Recently Liana wrote a great post on finding your voice. I read it and knew it was important - but it wasn't until tonight after reading the Lisa Shearin interview as well that it all clicked.

See, my characters all sound the same. I'm teaching this great novel at school which is told through three different points of view, and the technique is fabulous: you can tell just by looking at the page - not even reading, just looking - which of the three characters is speaking.

My story has two main POV characters, and a small host of minor ones (about 6 in total, I think??) - and every single one of them sounds exactly the same. Even their dialogue sounds the same.

And right now, at this point in my writing career, I have to admit a scary thing - I'm not actually sure how to fix it. In my head, I have nothing; the characters aren't really speaking to me, I'm not hearing distinct voices for them like I have some of my other characters - and I don't really know what to do. And I have this feeling even character chats won't work.

For now, I'll plug on, and finish the draft as per plan - but if anyone has a suggestion, be it original or directing me to an article, I'm be so grateful for the help. I'm stuck, and my brain isn't offering me any answers.

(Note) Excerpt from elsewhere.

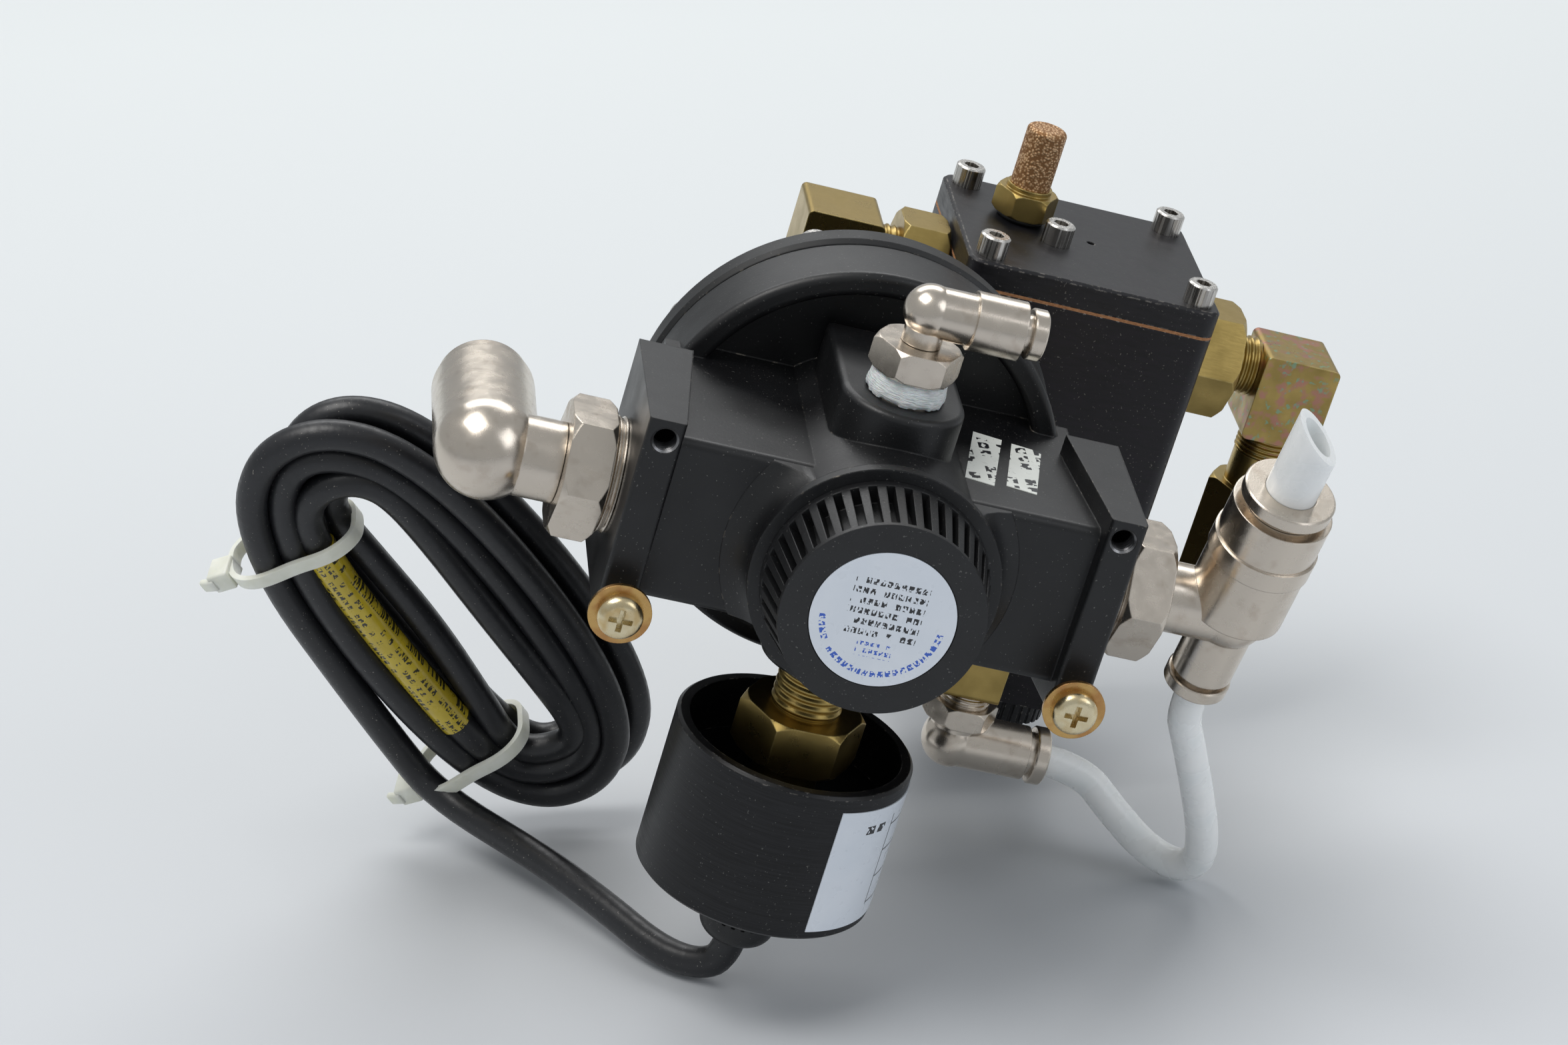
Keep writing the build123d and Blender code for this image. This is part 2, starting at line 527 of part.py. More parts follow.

Oh characters, where art thou??

6 comments:

Danyelle said...

*hugs*

I have no idea how to help. Wish I did!

Yunaleska said...

Don't be scared, I believe you'll find a way to give all the characters' voices. :)

beth said...

If this helps: have someone else read it. I once thought I had EXACTLY the same problem as you did. But when my crit partner read it, she said she could tell which character was which just by looking at the page. I hadn't even asked her about that--her first words of encouragement were that my voice was OK. So you might be being too hard on yourself.

Lady Glamis said...

I'm not sure how to help with this either, sweetie. Beth might be right, or you might be right. Either way, what counts in the end is knowing your POV characters well enough to be able to speak in their voice. Now, how to do that, I don't know. For me it comes naturally. But who knows, my characters might all sound the same too. :S

Merc said...

*offers cookies*


Inky, I have the same problem all the time (in particular with first person, ugh)... so the first item on the list is:

DON'T PANIC

;)

I believe character voice in DL and narrative can actually be fixed most times (now don't jump on the qualification there and claim it won't happen with Jess just yet :P).

It's not an easy process, granted, and okay, I don't think it ever gets easier. BUT! I think you need to focus on finishing the draft and then you can sit down and figure out Jess voice, and the rest of them.

You can look at things like education, background, quirks, etc--like, Jess lived on the streets for awhile, so many some of the slang/tough girl attitude carries through in her voice. Have you considered whether or not she'd use more slang/short hand, etc, when speaking, and has to remind herself to be more formal and "educated" at times? (In reverse, what is Samson's past/upbringing like? You KNOW he'd talk different than Jess, so it's more an issue of finding out what the differences ARE so you can exploit them.)

Have you tried writing a scene or two in first person to see if the voice speaks to you better that way? This doesn't always help, but on occasion it can.

Um... yeah, finish the draft. ;) I completely and totally understand your frustration with voice here, I have the exact same problems (sigh, it never ends, either :P) but I believe it's something that, if you haven't got it yet, you should wait until the end to go back and work on.

Sometimes a voice just WORKS in the first draft, you know? Sometimes characters come around talking your ear off with a unique voice you like and want to keep writing with. And sometimes it doesn't. And it's okay.

The good news it a lot of OTHER aspects of Jesscapades works so I think this is a problem that can be figured out and worked on when you get to the edit stages. :)

*offers more cookies*

~Merc

p.s. Everyone keeps posting about voice and I still keep forgetting I wanted to actually DO a post about character voice sometime... you know, not like I have actually done a real post in forever. :S

Anette J Kres said...

Now, I'm no expert on this, I'm still working on voice myself, but I have to agree with one of Merc's points.

Think about your characters lives. They don't really just exist in the moments you write about do they? They have backgrounds! Some may be swag. Others hippie. Some city kids. Country kids. Formal, eloquent kids. Slang flinging kids. Some may have accents. Some may stutter. Some may only speak in short sentences. Some may speak in improper sentences. Fragments. Some may carry on internal monologues, while others think only when they have to. Some may invent their own phrases and swear words. Some may be overtly optamistic. That shows in voice. Some may be pessimists. Some may use a lot of unnecessary phrases. "No, seriously, dude."

Anyway, I need to take my own advice, but here it is for you: think about who your characters really are. Think until they fill your head and seem real and well-rounded. Then their voices will come naturally. I have a few characters that I've got a great grasp on and some that I feel I barely know. That makes it way harder to write them.